Many homes and small offices are more commonly being connected directly with fiber optic cables. This enables an ISP to provide higher bandwidth speeds and support more services such as Internet, phone, and TV.
The choice of connection varies depending on geographical location and service provider availability.
Businesses Internet Connections (1.2.4.3)
Corporate connection options differ from home user options. Businesses may require higher bandwidth, dedicated bandwidth, and managed services. Connection options available differ depending on the type of service providers located nearby.
Figure 1-21 illustrates common connection options for businesses.
Figure 1-21 Typical Business Connection Options
Dedicated Leased Line – Leased lines are actually reserved circuits within the service provider’s network that connect geographically separated offices for private voice and/or data networking. The circuits are typically rented at a monthly or yearly rate. They can be expensive.
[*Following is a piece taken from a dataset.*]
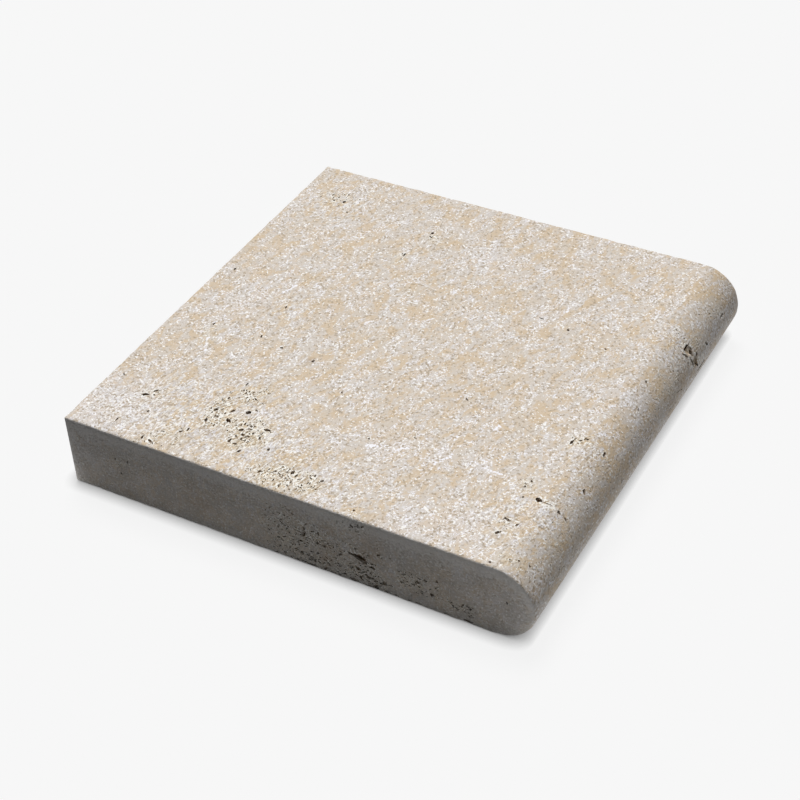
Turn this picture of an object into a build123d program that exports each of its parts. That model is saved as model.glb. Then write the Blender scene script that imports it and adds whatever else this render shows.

Ethernet WAN – Ethernet WANs extend LAN access technology into the WAN. Ethernet is a LAN technology you will learn about in a later chapter. The benefits of Ethernet are now being extended into the WAN.
DSL – Business DSL is available in various formats. A popular choice is Symmetric Digital Subscriber Lines (SDSL), which is similar to the consumer version of DSL but provides uploads and downloads at the same speeds.
Satellite – Similar to small office and home office users, satellite service can provide a connection when a wired solution is not available.
The choice of connection varies depending on geographical location and service provider availability.